Affectation optimale du personnel (D. Votaw et A. Orden). Considérons p ouvriers a1, a2, ..., ap que l'on veut répartir sur q machines b1 , ..., bq. Le rendement de l'ouvrier ai sur la machine bj est donné par un nombre kij. Comment affecter les ouvriers aux machines pour maximiser le rendement total ?
Problème des trajets maritimes à vide (B. O. Koopmans). Considérons le trafic des cargos en 1913 : certains ports, comme Lisbonne, San Francisco, Athènes, Yokohama, exportent peu et importent beaucoup ; d'autres ports, tels New York, La Plata, Odessa, Rotterdam, exportent beaucoup et importent peu. Il faudra donc envoyer les cargos à vide le long des lignes maritimes usuelles, de façon à satisfaire les demandes en navires vides de New York, La Plata, etc. Connaissant la longueur li de la traversée sur la ligne maritime i, on veut minimiser le coût de ce rapatriement.
La formalisation mathématique de ces problèmes nécessite une série de définitions.
On appelle graphe de transport un graphe orienté où l'on distingue deux sommets, la sortie et l'entrée, et un arc qui les relie. Dans un tel graphe, à tout couple de sommets quelconques (xi, xj) liés par un arc, on affecte deux nombres bij et cij (bij ≤ cij) appelés capacités inférieure et supérieure de l'arc.
Supposons que les arcs désignent des chemins à sens unique le long desquels on fait circuler des personnes en nombre supérieur à bij et inférieur à cij, les débits étant conservés en chaque sommet du graphe. Si la capacité supérieure de l'arc qui relie l'entrée à la sortie est infinie et sa capacité inférieure nulle, on se propose de trouver les débits entiers des différents arcs tels que le débit de l'arc s soit maximal (resp. minimal).

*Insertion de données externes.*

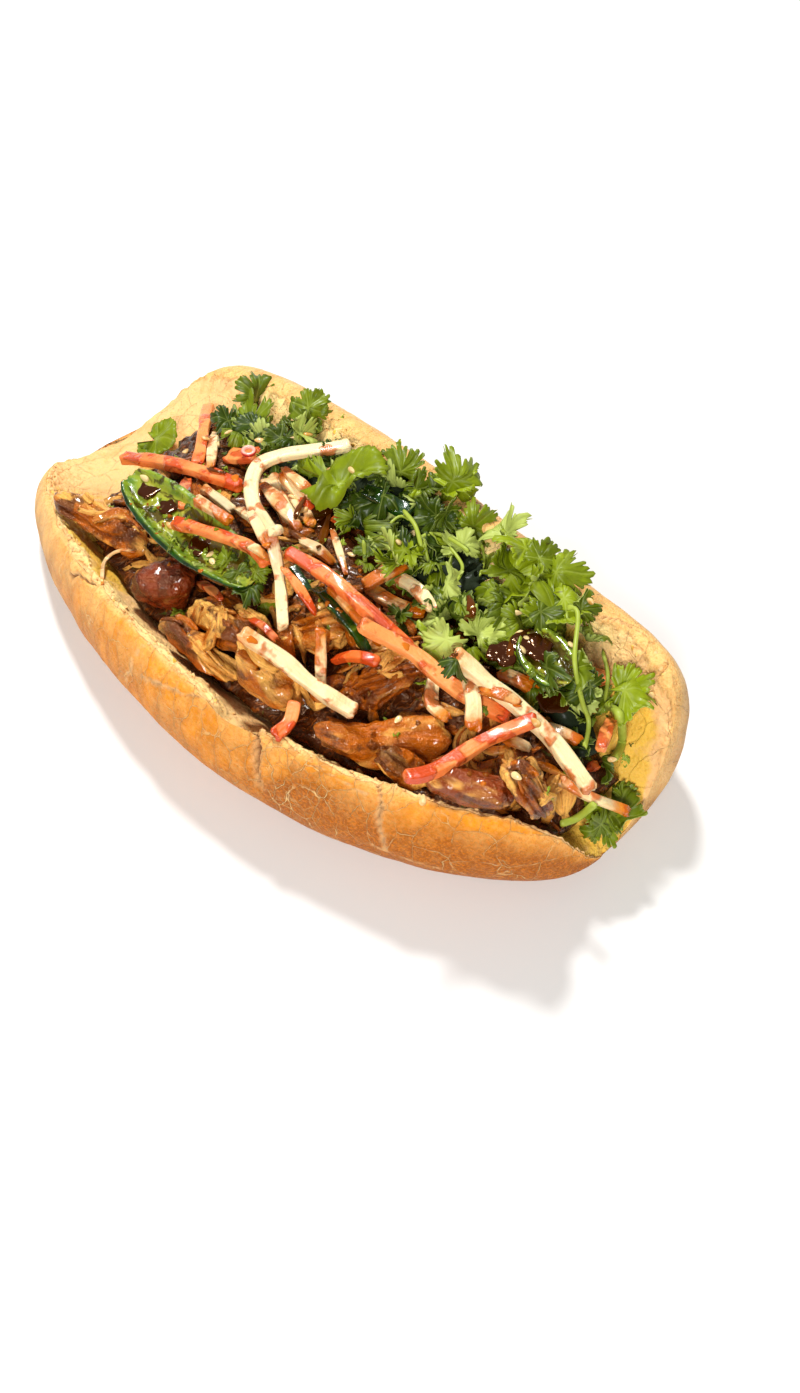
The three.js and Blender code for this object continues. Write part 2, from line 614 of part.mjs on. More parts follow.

Un ensemble de débits satisfaisant à cette question est appelé un flot maximal (resp. flot minimal). On peut munir l'ensemble de ces problèmes de structures algébriques linéaires sur lesquelles on sait raisonner.
Numérotons les arêtes du graphe de 1 à n. À chaque flot on peut associer un n-uple dont les éléments sont les n débits du flot. Ces n-uples constituent le module des flots (cf. algèbre linéaire et multilinéaire).
Si l'on associe à chaque sommet du graphe un entier quelconque, on dit que l'on a muni le graphe d'un potentiel. Ce potentiel induit sur les arcs du graphe un ensemble de tensions. Ces tensions forment un autre module, orthogonal au module des flots.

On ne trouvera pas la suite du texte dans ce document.